▶ Request:
Quote every line from the top of the listing down to and including the line that contains "return np.sign(t) *".

--------------------------------------------------

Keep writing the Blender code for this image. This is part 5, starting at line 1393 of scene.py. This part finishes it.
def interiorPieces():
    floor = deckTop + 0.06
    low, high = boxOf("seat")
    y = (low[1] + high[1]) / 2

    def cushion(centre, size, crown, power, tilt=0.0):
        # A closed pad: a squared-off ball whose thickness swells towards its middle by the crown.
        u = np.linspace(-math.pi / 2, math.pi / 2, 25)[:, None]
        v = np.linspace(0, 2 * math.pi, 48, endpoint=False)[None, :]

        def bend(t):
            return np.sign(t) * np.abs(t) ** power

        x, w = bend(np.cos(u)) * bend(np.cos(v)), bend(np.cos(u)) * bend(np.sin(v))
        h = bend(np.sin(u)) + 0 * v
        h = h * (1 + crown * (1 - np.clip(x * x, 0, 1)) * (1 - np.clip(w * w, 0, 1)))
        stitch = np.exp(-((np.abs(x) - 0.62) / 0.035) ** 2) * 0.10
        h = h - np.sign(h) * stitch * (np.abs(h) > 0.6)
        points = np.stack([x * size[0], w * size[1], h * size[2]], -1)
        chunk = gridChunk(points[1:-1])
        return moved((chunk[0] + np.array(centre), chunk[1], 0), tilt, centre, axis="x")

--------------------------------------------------

▶ Response:
Keep writing the Blender code for this image. This is part 5, starting at line 1393 of scene.py. This part finishes it.
def interiorPieces():
    floor = deckTop + 0.06
    low, high = boxOf("seat")
    y = (low[1] + high[1]) / 2

    def cushion(centre, size, crown, power, tilt=0.0):
        # A closed pad: a squared-off ball whose thickness swells towards its middle by the crown.
        u = np.linspace(-math.pi / 2, math.pi / 2, 25)[:, None]
        v = np.linspace(0, 2 * math.pi, 48, endpoint=False)[None, :]

        def bend(t):
            return np.sign(t) * np.abs(t) ** power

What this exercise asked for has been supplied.